**What you need to do:** Reproduce all of the data word for word.

**Data segment:**
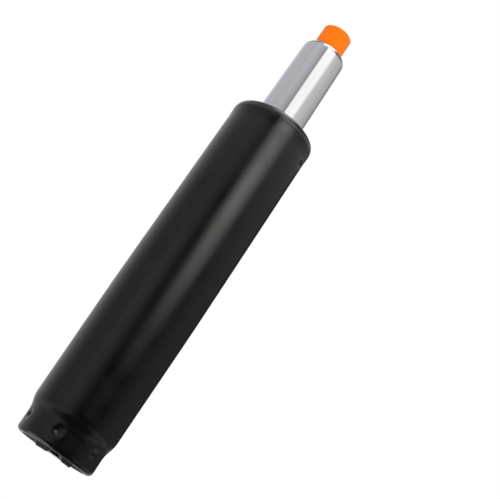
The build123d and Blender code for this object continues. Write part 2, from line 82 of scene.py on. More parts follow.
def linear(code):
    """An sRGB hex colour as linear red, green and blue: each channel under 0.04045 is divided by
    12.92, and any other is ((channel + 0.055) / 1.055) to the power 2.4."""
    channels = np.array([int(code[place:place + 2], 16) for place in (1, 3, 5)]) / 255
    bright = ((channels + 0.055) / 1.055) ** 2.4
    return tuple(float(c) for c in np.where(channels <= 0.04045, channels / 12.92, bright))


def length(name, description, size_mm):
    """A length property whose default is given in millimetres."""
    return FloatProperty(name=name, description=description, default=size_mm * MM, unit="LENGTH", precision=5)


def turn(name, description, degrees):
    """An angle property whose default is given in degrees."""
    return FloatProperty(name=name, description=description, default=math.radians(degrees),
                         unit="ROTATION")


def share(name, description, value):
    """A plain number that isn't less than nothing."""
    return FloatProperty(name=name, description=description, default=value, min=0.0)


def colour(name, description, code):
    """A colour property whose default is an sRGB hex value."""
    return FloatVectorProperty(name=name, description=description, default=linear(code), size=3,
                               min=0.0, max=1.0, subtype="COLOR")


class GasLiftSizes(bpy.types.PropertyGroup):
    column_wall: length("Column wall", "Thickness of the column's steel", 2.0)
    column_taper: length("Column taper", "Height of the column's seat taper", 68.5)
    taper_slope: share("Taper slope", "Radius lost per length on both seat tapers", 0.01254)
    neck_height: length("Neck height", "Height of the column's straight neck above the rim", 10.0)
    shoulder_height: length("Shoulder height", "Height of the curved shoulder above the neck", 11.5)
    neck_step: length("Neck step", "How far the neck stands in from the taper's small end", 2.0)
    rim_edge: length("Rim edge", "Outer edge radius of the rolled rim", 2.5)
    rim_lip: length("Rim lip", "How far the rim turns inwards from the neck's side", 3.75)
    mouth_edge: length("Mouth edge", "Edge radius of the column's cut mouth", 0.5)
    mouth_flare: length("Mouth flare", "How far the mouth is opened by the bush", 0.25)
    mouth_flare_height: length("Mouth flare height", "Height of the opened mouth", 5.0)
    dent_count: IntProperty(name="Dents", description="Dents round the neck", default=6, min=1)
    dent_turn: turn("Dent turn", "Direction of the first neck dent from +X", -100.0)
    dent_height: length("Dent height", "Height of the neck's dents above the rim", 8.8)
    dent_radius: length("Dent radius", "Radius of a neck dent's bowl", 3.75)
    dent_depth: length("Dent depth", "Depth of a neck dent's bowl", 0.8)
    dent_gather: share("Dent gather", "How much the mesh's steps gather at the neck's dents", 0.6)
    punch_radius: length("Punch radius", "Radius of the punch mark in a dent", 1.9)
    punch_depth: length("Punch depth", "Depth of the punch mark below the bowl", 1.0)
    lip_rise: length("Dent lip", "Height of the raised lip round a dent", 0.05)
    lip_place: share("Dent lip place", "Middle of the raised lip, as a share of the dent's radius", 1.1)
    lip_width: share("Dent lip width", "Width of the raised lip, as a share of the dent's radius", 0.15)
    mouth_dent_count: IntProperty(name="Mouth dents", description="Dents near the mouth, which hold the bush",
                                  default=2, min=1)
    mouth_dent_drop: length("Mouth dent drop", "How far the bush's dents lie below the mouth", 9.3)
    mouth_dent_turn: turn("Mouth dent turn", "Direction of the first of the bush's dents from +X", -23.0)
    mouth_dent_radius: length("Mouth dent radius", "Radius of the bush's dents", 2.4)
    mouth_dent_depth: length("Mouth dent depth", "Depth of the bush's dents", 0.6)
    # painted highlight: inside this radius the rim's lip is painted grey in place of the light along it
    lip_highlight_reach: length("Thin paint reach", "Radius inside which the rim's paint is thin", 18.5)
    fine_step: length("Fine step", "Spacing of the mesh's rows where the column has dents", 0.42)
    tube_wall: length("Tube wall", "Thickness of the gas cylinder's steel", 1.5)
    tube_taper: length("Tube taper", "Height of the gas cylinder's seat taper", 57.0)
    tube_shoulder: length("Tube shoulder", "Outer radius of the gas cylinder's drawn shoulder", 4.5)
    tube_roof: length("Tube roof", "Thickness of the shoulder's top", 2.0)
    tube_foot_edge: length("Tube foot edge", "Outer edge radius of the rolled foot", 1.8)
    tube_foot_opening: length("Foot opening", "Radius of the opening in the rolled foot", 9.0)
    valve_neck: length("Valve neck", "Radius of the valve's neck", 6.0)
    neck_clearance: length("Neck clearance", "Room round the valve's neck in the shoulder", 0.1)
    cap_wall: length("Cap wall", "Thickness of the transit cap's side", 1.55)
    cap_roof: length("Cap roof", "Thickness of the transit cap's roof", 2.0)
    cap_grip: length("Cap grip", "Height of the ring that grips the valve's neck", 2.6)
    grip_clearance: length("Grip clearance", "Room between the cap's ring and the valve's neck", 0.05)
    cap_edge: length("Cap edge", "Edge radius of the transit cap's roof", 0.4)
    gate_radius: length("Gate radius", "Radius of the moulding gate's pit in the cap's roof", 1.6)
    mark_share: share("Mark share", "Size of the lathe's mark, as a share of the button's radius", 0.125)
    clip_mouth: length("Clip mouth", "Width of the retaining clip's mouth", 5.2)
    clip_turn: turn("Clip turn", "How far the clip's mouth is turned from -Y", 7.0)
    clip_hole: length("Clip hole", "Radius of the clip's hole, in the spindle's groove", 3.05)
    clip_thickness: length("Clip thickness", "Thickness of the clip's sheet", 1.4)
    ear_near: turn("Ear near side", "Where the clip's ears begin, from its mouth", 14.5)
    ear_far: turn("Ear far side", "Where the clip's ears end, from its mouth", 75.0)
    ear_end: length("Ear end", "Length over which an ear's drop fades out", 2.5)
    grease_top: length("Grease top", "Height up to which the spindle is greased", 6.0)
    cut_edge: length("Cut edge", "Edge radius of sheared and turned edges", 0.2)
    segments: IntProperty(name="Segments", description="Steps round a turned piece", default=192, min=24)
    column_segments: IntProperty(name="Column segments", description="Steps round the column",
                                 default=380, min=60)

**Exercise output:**
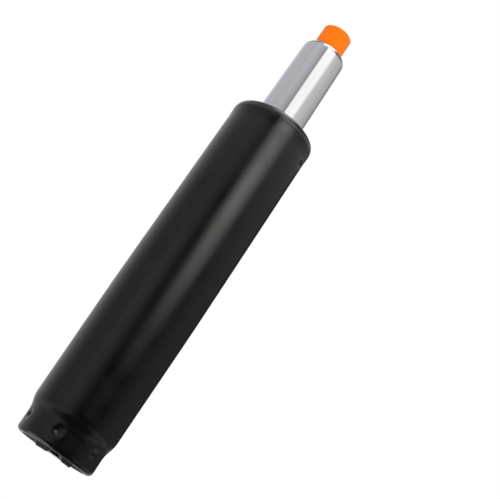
The build123d and Blender code for this object continues. Write part 2, from line 82 of scene.py on. More parts follow.
def linear(code):
    """An sRGB hex colour as linear red, green and blue: each channel under 0.04045 is divided by
    12.92, and any other is ((channel + 0.055) / 1.055) to the power 2.4."""
    channels = np.array([int(code[place:place + 2], 16) for place in (1, 3, 5)]) / 255
    bright = ((channels + 0.055) / 1.055) ** 2.4
    return tuple(float(c) for c in np.where(channels <= 0.04045, channels / 12.92, bright))


def length(name, description, size_mm):
    """A length property whose default is given in millimetres."""
    return FloatProperty(name=name, description=description, default=size_mm * MM, unit="LENGTH", precision=5)


def turn(name, description, degrees):
    """An angle property whose default is given in degrees."""
    return FloatProperty(name=name, description=description, default=math.radians(degrees),
                         unit="ROTATION")


def share(name, description, value):
    """A plain number that isn't less than nothing."""
    return FloatProperty(name=name, description=description, default=value, min=0.0)


def colour(name, description, code):
    """A colour property whose default is an sRGB hex value."""
    return FloatVectorProperty(name=name, description=description, default=linear(code), size=3,
                               min=0.0, max=1.0, subtype="COLOR")


class GasLiftSizes(bpy.types.PropertyGroup):
    column_wall: length("Column wall", "Thickness of the column's steel", 2.0)
    column_taper: length("Column taper", "Height of the column's seat taper", 68.5)
    taper_slope: share("Taper slope", "Radius lost per length on both seat tapers", 0.01254)
    neck_height: length("Neck height", "Height of the column's straight neck above the rim", 10.0)
    shoulder_height: length("Shoulder height", "Height of the curved shoulder above the neck", 11.5)
    neck_step: length("Neck step", "How far the neck stands in from the taper's small end", 2.0)
    rim_edge: length("Rim edge", "Outer edge radius of the rolled rim", 2.5)
    rim_lip: length("Rim lip", "How far the rim turns inwards from the neck's side", 3.75)
    mouth_edge: length("Mouth edge", "Edge radius of the column's cut mouth", 0.5)
    mouth_flare: length("Mouth flare", "How far the mouth is opened by the bush", 0.25)
    mouth_flare_height: length("Mouth flare height", "Height of the opened mouth", 5.0)
    dent_count: IntProperty(name="Dents", description="Dents round the neck", default=6, min=1)
    dent_turn: turn("Dent turn", "Direction of the first neck dent from +X", -100.0)
    dent_height: length("Dent height", "Height of the neck's dents above the rim", 8.8)
    dent_radius: length("Dent radius", "Radius of a neck dent's bowl", 3.75)
    dent_depth: length("Dent depth", "Depth of a neck dent's bowl", 0.8)
    dent_gather: share("Dent gather", "How much the mesh's steps gather at the neck's dents", 0.6)
    punch_radius: length("Punch radius", "Radius of the punch mark in a dent", 1.9)
    punch_depth: length("Punch depth", "Depth of the punch mark below the bowl", 1.0)
    lip_rise: length("Dent lip", "Height of the raised lip round a dent", 0.05)
    lip_place: share("Dent lip place", "Middle of the raised lip, as a share of the dent's radius", 1.1)
    lip_width: share("Dent lip width", "Width of the raised lip, as a share of the dent's radius", 0.15)
    mouth_dent_count: IntProperty(name="Mouth dents", description="Dents near the mouth, which hold the bush",
                                  default=2, min=1)
    mouth_dent_drop: length("Mouth dent drop", "How far the bush's dents lie below the mouth", 9.3)
    mouth_dent_turn: turn("Mouth dent turn", "Direction of the first of the bush's dents from +X", -23.0)
    mouth_dent_radius: length("Mouth dent radius", "Radius of the bush's dents", 2.4)
    mouth_dent_depth: length("Mouth dent depth", "Depth of the bush's dents", 0.6)
    # painted highlight: inside this radius the rim's lip is painted grey in place of the light along it
    lip_highlight_reach: length("Thin paint reach", "Radius inside which the rim's paint is thin", 18.5)
    fine_step: length("Fine step", "Spacing of the mesh's rows where the column has dents", 0.42)
    tube_wall: length("Tube wall", "Thickness of the gas cylinder's steel", 1.5)
    tube_taper: length("Tube taper", "Height of the gas cylinder's seat taper", 57.0)
    tube_shoulder: length("Tube shoulder", "Outer radius of the gas cylinder's drawn shoulder", 4.5)
    tube_roof: length("Tube roof", "Thickness of the shoulder's top", 2.0)
    tube_foot_edge: length("Tube foot edge", "Outer edge radius of the rolled foot", 1.8)
    tube_foot_opening: length("Foot opening", "Radius of the opening in the rolled foot", 9.0)
    valve_neck: length("Valve neck", "Radius of the valve's neck", 6.0)
    neck_clearance: length("Neck clearance", "Room round the valve's neck in the shoulder", 0.1)
    cap_wall: length("Cap wall", "Thickness of the transit cap's side", 1.55)
    cap_roof: length("Cap roof", "Thickness of the transit cap's roof", 2.0)
    cap_grip: length("Cap grip", "Height of the ring that grips the valve's neck", 2.6)
    grip_clearance: length("Grip clearance", "Room between the cap's ring and the valve's neck", 0.05)
    cap_edge: length("Cap edge", "Edge radius of the transit cap's roof", 0.4)
    gate_radius: length("Gate radius", "Radius of the moulding gate's pit in the cap's roof", 1.6)
    mark_share: share("Mark share", "Size of the lathe's mark, as a share of the button's radius", 0.125)
    clip_mouth: length("Clip mouth", "Width of the retaining clip's mouth", 5.2)
    clip_turn: turn("Clip turn", "How far the clip's mouth is turned from -Y", 7.0)
    clip_hole: length("Clip hole", "Radius of the clip's hole, in the spindle's groove", 3.05)
    clip_thickness: length("Clip thickness", "Thickness of the clip's sheet", 1.4)
    ear_near: turn("Ear near side", "Where the clip's ears begin, from its mouth", 14.5)
    ear_far: turn("Ear far side", "Where the clip's ears end, from its mouth", 75.0)
    ear_end: length("Ear end", "Length over which an ear's drop fades out", 2.5)
    grease_top: length("Grease top", "Height up to which the spindle is greased", 6.0)
    cut_edge: length("Cut edge", "Edge radius of sheared and turned edges", 0.2)
    segments: IntProperty(name="Segments", description="Steps round a turned piece", default=192, min=24)
    column_segments: IntProperty(name="Column segments", description="Steps round the column",
                                 default=380, min=60)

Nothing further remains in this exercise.